Write out all the material exactly. Leave nothing out.

[Begin SOURCE MATERIAL]

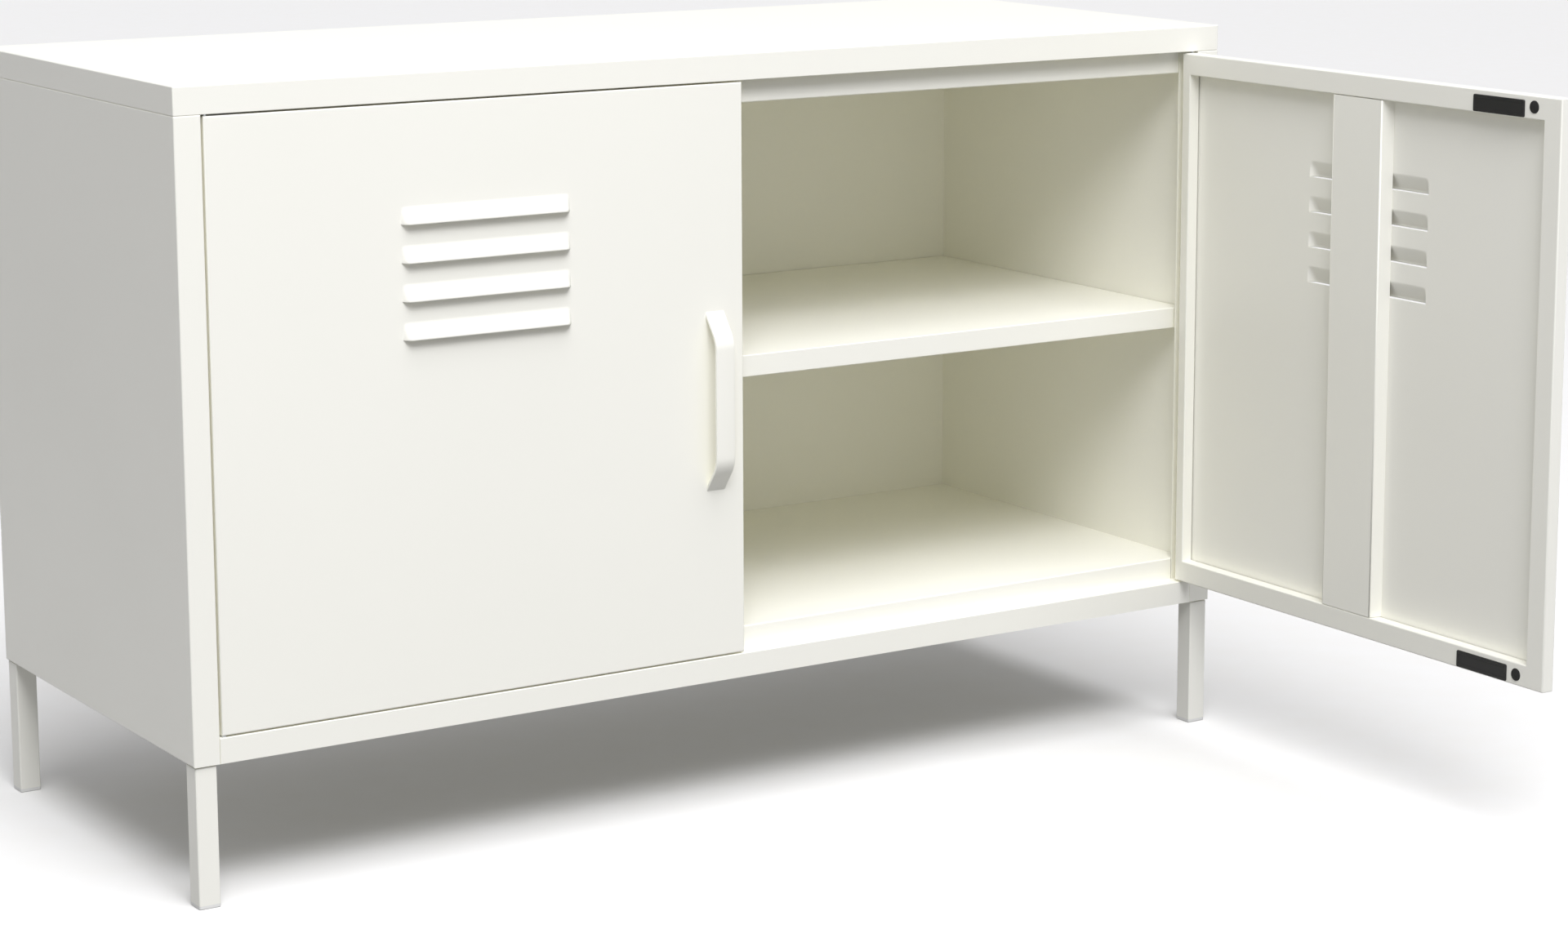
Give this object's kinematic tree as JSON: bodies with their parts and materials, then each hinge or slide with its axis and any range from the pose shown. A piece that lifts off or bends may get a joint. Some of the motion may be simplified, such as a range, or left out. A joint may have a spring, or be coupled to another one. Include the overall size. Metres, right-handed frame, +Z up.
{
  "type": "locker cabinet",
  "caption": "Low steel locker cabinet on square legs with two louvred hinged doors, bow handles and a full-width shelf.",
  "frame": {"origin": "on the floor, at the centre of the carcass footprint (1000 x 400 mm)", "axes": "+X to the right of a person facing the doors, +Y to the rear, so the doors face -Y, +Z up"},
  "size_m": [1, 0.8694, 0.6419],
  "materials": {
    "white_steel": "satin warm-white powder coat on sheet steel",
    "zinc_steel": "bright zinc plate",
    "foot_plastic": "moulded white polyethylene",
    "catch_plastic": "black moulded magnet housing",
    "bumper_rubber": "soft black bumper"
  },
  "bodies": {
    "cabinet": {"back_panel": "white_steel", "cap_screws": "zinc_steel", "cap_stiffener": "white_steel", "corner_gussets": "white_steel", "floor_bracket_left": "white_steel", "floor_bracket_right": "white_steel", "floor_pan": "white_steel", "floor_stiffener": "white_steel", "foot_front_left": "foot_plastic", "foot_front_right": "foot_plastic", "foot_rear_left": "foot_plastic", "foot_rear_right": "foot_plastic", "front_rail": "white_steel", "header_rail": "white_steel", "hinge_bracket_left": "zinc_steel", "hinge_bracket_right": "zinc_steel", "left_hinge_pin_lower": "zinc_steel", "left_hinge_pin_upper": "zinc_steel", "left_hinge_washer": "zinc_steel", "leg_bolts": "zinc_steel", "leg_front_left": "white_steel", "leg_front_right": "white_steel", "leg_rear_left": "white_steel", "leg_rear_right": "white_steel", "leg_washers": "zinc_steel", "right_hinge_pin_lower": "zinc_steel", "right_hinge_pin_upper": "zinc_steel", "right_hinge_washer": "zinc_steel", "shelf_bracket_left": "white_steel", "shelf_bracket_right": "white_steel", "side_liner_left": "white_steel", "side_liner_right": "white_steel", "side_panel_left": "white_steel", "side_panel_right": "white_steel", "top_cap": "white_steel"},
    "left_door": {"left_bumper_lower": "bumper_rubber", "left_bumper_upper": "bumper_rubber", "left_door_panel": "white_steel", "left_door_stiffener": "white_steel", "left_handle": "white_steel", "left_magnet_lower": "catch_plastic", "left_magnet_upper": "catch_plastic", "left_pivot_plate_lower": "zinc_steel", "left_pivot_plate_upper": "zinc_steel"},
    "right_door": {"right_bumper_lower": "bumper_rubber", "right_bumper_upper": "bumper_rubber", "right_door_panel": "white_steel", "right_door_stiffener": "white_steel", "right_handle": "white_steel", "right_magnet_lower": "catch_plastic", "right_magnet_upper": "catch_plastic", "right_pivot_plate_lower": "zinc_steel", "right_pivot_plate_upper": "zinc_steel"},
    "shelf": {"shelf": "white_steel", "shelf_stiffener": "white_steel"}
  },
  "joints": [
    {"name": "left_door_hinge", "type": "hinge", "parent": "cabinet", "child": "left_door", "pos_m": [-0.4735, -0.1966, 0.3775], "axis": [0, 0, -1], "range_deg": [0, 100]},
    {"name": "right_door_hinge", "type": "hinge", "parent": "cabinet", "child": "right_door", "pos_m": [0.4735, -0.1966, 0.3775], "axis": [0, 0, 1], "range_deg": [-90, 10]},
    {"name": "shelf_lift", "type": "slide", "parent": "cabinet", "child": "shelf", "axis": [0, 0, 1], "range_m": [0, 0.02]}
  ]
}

[End SOURCE MATERIAL]

▶ **PROBLEM SOLUTION**:
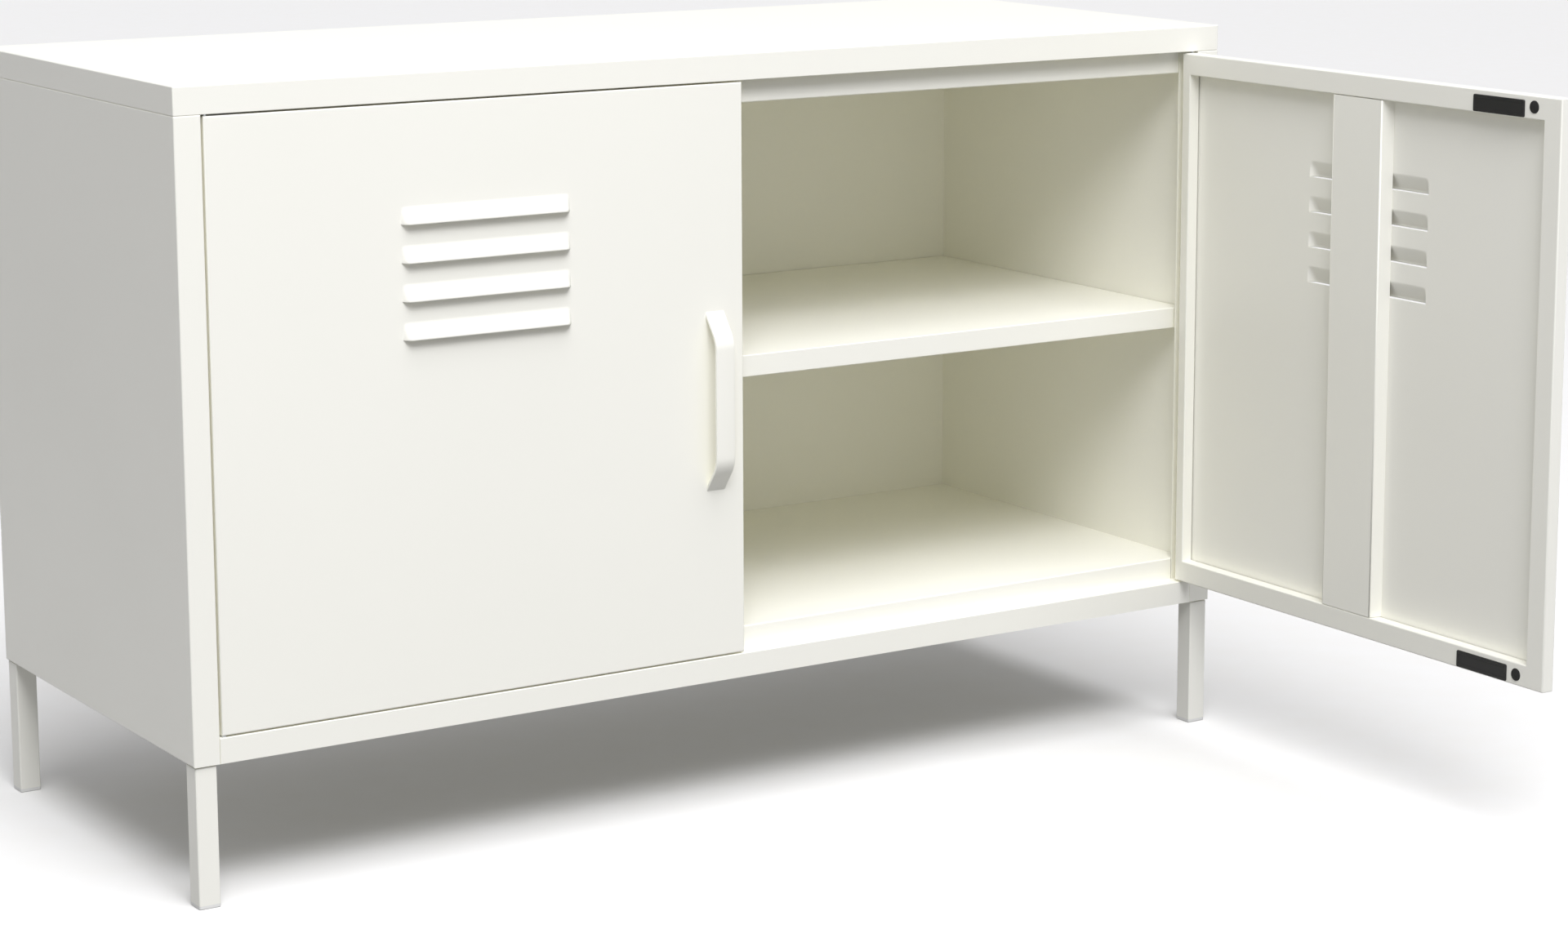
Give this object's kinematic tree as JSON: bodies with their parts and materials, then each hinge or slide with its axis and any range from the pose shown. A piece that lifts off or bends may get a joint. Some of the motion may be simplified, such as a range, or left out. A joint may have a spring, or be coupled to another one. Include the overall size. Metres, right-handed frame, +Z up.
{
  "type": "locker cabinet",
  "caption": "Low steel locker cabinet on square legs with two louvred hinged doors, bow handles and a full-width shelf.",
  "frame": {"origin": "on the floor, at the centre of the carcass footprint (1000 x 400 mm)", "axes": "+X to the right of a person facing the doors, +Y to the rear, so the doors face -Y, +Z up"},
  "size_m": [1, 0.8694, 0.6419],
  "materials": {
    "white_steel": "satin warm-white powder coat on sheet steel",
    "zinc_steel": "bright zinc plate",
    "foot_plastic": "moulded white polyethylene",
    "catch_plastic": "black moulded magnet housing",
    "bumper_rubber": "soft black bumper"
  },
  "bodies": {
    "cabinet": {"back_panel": "white_steel", "cap_screws": "zinc_steel", "cap_stiffener": "white_steel", "corner_gussets": "white_steel", "floor_bracket_left": "white_steel", "floor_bracket_right": "white_steel", "floor_pan": "white_steel", "floor_stiffener": "white_steel", "foot_front_left": "foot_plastic", "foot_front_right": "foot_plastic", "foot_rear_left": "foot_plastic", "foot_rear_right": "foot_plastic", "front_rail": "white_steel", "header_rail": "white_steel", "hinge_bracket_left": "zinc_steel", "hinge_bracket_right": "zinc_steel", "left_hinge_pin_lower": "zinc_steel", "left_hinge_pin_upper": "zinc_steel", "left_hinge_washer": "zinc_steel", "leg_bolts": "zinc_steel", "leg_front_left": "white_steel", "leg_front_right": "white_steel", "leg_rear_left": "white_steel", "leg_rear_right": "white_steel", "leg_washers": "zinc_steel", "right_hinge_pin_lower": "zinc_steel", "right_hinge_pin_upper": "zinc_steel", "right_hinge_washer": "zinc_steel", "shelf_bracket_left": "white_steel", "shelf_bracket_right": "white_steel", "side_liner_left": "white_steel", "side_liner_right": "white_steel", "side_panel_left": "white_steel", "side_panel_right": "white_steel", "top_cap": "white_steel"},
    "left_door": {"left_bumper_lower": "bumper_rubber", "left_bumper_upper": "bumper_rubber", "left_door_panel": "white_steel", "left_door_stiffener": "white_steel", "left_handle": "white_steel", "left_magnet_lower": "catch_plastic", "left_magnet_upper": "catch_plastic", "left_pivot_plate_lower": "zinc_steel", "left_pivot_plate_upper": "zinc_steel"},
    "right_door": {"right_bumper_lower": "bumper_rubber", "right_bumper_upper": "bumper_rubber", "right_door_panel": "white_steel", "right_door_stiffener": "white_steel", "right_handle": "white_steel", "right_magnet_lower": "catch_plastic", "right_magnet_upper": "catch_plastic", "right_pivot_plate_lower": "zinc_steel", "right_pivot_plate_upper": "zinc_steel"},
    "shelf": {"shelf": "white_steel", "shelf_stiffener": "white_steel"}
  },
  "joints": [
    {"name": "left_door_hinge", "type": "hinge", "parent": "cabinet", "child": "left_door", "pos_m": [-0.4735, -0.1966, 0.3775], "axis": [0, 0, -1], "range_deg": [0, 100]},
    {"name": "right_door_hinge", "type": "hinge", "parent": "cabinet", "child": "right_door", "pos_m": [0.4735, -0.1966, 0.3775], "axis": [0, 0, 1], "range_deg": [-90, 10]},
    {"name": "shelf_lift", "type": "slide", "parent": "cabinet", "child": "shelf", "axis": [0, 0, 1], "range_m": [0, 0.02]}
  ]
}